** Start **

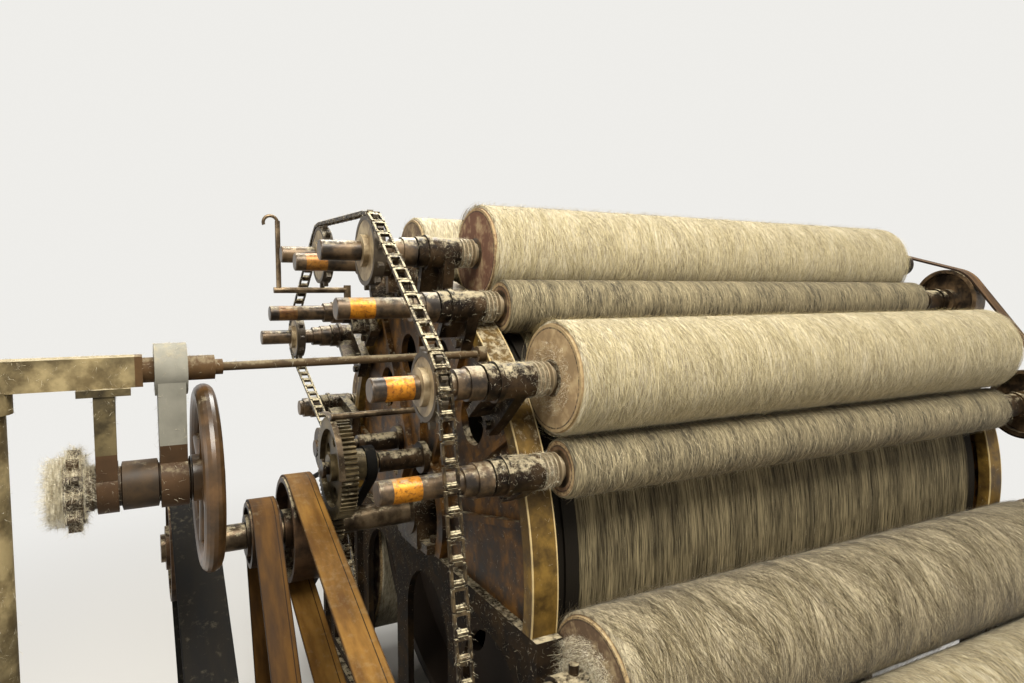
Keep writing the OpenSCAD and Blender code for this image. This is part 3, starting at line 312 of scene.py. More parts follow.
print("world fill", FILL_STRENGTH, "and background", PALE[:3])

# %% [markdown]
# ## Floor
# The floor is matt and pale and holds the machine's shadow. Far from the machine it glows in
# exactly the colour of the background, so that no horizon shows.

# %% Floor
floor_mesh = bpy.data.meshes.new("floor")
FLOOR_HALF = 20
GLOW_FROM, GLOW_TO = 1.2, 4.5
corners = [(FLOOR_HALF * x, FLOOR_HALF * y, 0) for x, y in ((-1, -1), (1, -1), (1, 1), (-1, 1))]
floor_mesh.from_pydata(corners, [], [(0, 1, 2, 3)])
floor = bpy.data.objects.new("floor", floor_mesh)
bpy.context.collection.objects.link(floor)
floor_paint, tree, shader = new_material("floor_paint", 0.95, 0.0, 0.0)
connect(tree, shader, Base_Color=(0.50, 0.49, 0.47, 1))
matt = tree.nodes["Principled BSDF"]
away = place(tree, "ShaderNodeVectorMath", {0: spot(tree)}, operation="LENGTH").outputs["Value"]
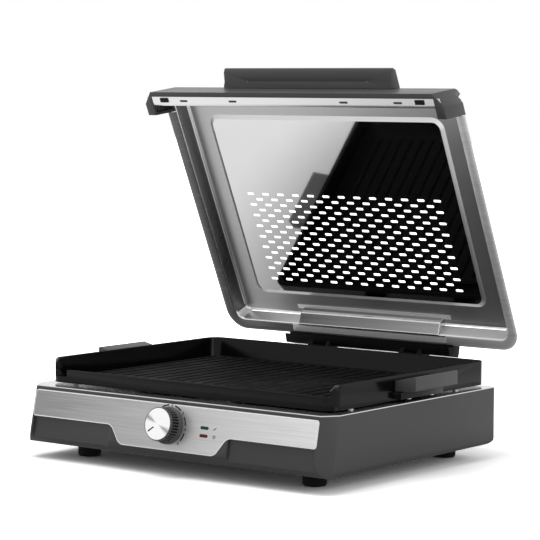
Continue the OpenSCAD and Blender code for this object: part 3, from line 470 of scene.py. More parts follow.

** End **

*What you need to do:*
Quote every record above exactly.

*Exercise solution:*
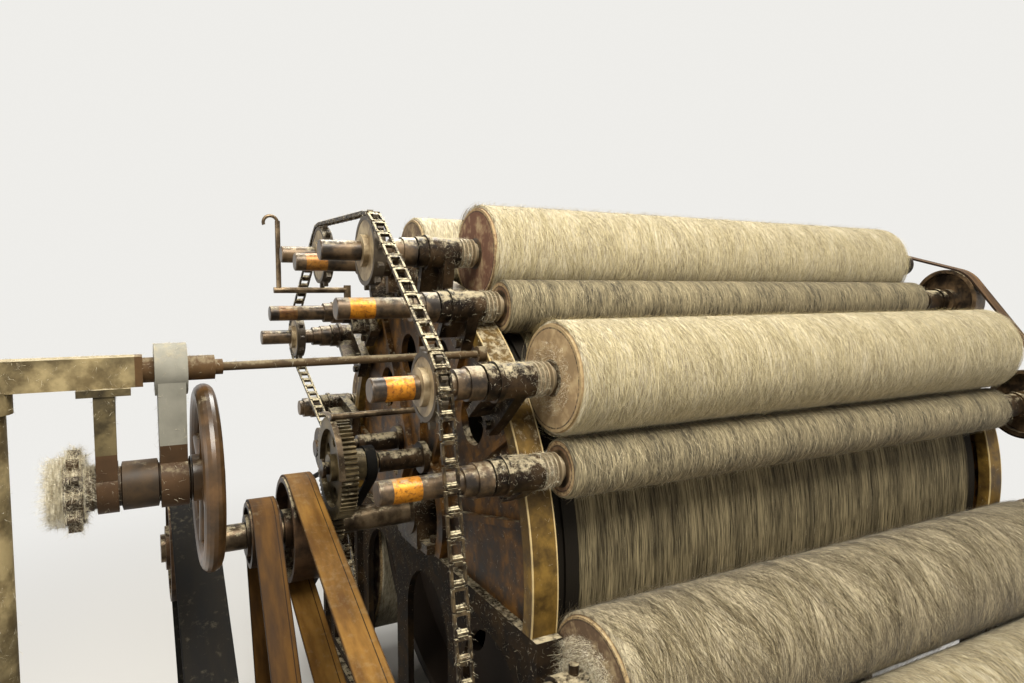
Keep writing the OpenSCAD and Blender code for this image. This is part 3, starting at line 312 of scene.py. More parts follow.
print("world fill", FILL_STRENGTH, "and background", PALE[:3])

# %% [markdown]
# ## Floor
# The floor is matt and pale and holds the machine's shadow. Far from the machine it glows in
# exactly the colour of the background, so that no horizon shows.

# %% Floor
floor_mesh = bpy.data.meshes.new("floor")
FLOOR_HALF = 20
GLOW_FROM, GLOW_TO = 1.2, 4.5
corners = [(FLOOR_HALF * x, FLOOR_HALF * y, 0) for x, y in ((-1, -1), (1, -1), (1, 1), (-1, 1))]
floor_mesh.from_pydata(corners, [], [(0, 1, 2, 3)])
floor = bpy.data.objects.new("floor", floor_mesh)
bpy.context.collection.objects.link(floor)
floor_paint, tree, shader = new_material("floor_paint", 0.95, 0.0, 0.0)
connect(tree, shader, Base_Color=(0.50, 0.49, 0.47, 1))
matt = tree.nodes["Principled BSDF"]
away = place(tree, "ShaderNodeVectorMath", {0: spot(tree)}, operation="LENGTH").outputs["Value"]
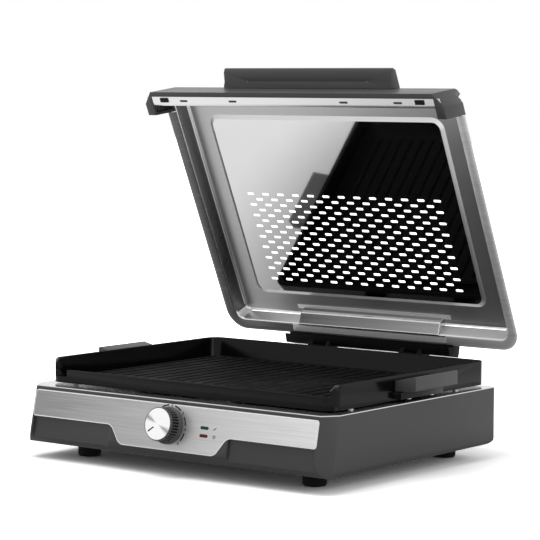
Continue the OpenSCAD and Blender code for this object: part 3, from line 470 of scene.py. More parts follow.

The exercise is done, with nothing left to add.